Dr. Kiman Siregar menjelaskan bahwa penilaian daur hidup sudah diperkenalkan semenjak awal 1970. LCA ini mempunyai metodologi yang dapat digunakan sebagai sustainability matrics. Dengan menggunakan penilaian daur hidup, maka dapat mengevaluasi bahan mentah dan konsumsi energi. Tujuannya mendapatkan data emisi sebuah produk. Sebagai contoh industri sawit yang dihadapkan kepada tuduhan pengeluaran emisi tinggi. Disinilah pentingnya menghitung output emisi produk.
Pemerintah Indonesia, dikatakan Kiman, dapat memanfaatkan LCA untuk menjawab isu terkait kontribusi sawit terhadap gas emisi rumah kaca. Oleh karena itu, emisi sawit ini harus dihitung berdasarkan data dan kondisi riil di Indonesia secara ilmiah dan bukan berdasarkan subjektivitas.
Kiman menerangkan sebelumnya negara-negara Eropa dan Amerika mengklaim produksi biodiesel dari minyak kelapa sawit punya kontribusi terhadap emisi karbon ke atmosfer sepanjang daur produksinya. Tuduhan ini sempat dilontarkan US EPA, Lembaga lingkungan pemerintah Amerika, melalui NODA. sama dengan EU RED menyatakan bahwa biodiesel dari minyak kelapa sawit hanya dapat menurunkan emisi gas rumah kaca (GHG) sebesar 17% dan 19% dibandingkan dengan bahan bakar berbasis fosil.
Sementara itu, persyaratan minimum untuk memasuki wilayah US adalah 20% dan EU adalah 35%. Itu sebabnya, dikatakan Kiman, minyak sawit dari Indonesia kesulitan untuk memasuki EU dan US serta pasar global lainnya.
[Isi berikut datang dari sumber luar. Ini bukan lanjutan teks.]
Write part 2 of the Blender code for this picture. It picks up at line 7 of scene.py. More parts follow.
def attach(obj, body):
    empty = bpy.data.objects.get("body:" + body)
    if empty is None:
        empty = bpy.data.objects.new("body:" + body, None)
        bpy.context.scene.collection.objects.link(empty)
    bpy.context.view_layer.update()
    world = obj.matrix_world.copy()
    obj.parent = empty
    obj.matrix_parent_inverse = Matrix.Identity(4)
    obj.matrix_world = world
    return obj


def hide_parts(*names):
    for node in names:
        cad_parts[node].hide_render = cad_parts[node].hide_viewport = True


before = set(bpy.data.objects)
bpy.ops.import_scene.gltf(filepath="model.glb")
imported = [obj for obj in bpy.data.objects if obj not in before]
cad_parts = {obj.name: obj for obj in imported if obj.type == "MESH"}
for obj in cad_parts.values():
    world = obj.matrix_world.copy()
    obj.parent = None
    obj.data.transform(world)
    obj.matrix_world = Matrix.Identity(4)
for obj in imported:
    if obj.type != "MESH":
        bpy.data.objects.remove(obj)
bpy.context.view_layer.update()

Terakhir, Komisi Uni Eropa melalui RED II memberikan salah satu rekomendasi untuk menghapuskan minyak sawit sebagai sumber bahan baku biofuel.
Di Indonesia, akademisi dan peneliti fokus kepada metode LCA bergabung dalam Indonesian Life Cycle Assessment Network (ILCAN). Organisasi ini berdiri pada 2014. Tujuan organisasi ini berbagi informasi metode maupun aplikasi penilaian daur hidup, serta membangun capacity building anggotanya. Saat ini, Dr. Kiman Siregar yang dipercaya menjadi Ketua Umum ILCAN. “Kalau di negara lain, organisasi seperti ILCAN ini sudah banyak dijumpai,” ujarnya.
Salah satu hasil penelitian Dr. Kiman Siregar bersama sejumlah rekannya adalah produksi biodiesel dari minyak sawit dapat menekan emisi sampai 49,27 % dibandingkan dengan minyak fossil melalui pendekatan perhitungan yang sama yaitu dengan menggunakan Metode LCA. Penelitian ini berlangsung mulai 2010 sampai 2013 di PTPN VIII dan sejumlah perusahaan kelapa sawit. Data diambil dari wilayah Kalimantan, Jawa, dan Sumatera.